Okay. So Stage 3 -- just -- Stage 3 won't come in one big lump. So on Corpus 3 and Sabine 6, right, when we took substantial completion, that was 5 million tonnes. Here it's going to be a train or 2 every couple of months. So if we start construction this year, I would expect sometime in '26 that we'd have the first train online. And then every couple of months thereafter, another train until we're fully up and running on that over 10 million tonne portfolio by 2027. So there'll be -- it's a pretty high growth rate. I would expect us to file for additional expansion soon.
And the goal would be there to -- you have these trains coming online from '26 to '27 or even late '25 to '27. And ideally, we'll then have some growth to add to the portfolio in '27, '28, '29. Julien Dumoulin-Smith: Got it. Okay. All right. Fair enough. And then on the acquisition front, even development assets down, like that's not ideal. I think that's what you were alluding to.
Yes. I mean, the Magnolia sold for over $2 million.
At this time, I will turn the conference back to the speakers for any additional or closing remarks.
This is Jack.
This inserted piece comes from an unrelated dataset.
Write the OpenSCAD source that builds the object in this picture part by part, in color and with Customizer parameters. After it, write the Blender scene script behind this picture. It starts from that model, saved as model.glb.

I just want to say thank you again for all of your support. I feel really good about where we are today. I think, overall, the industry needs to settle down a bit. I -- like Anatol said, our thoughts and prayers are with Eastern Europe at this point. But I think what's showing is the value of natural gas and LNG around the world, and I wish you all to be safe.
And this concludes today's call. Thank you for your participation. You may now disconnect.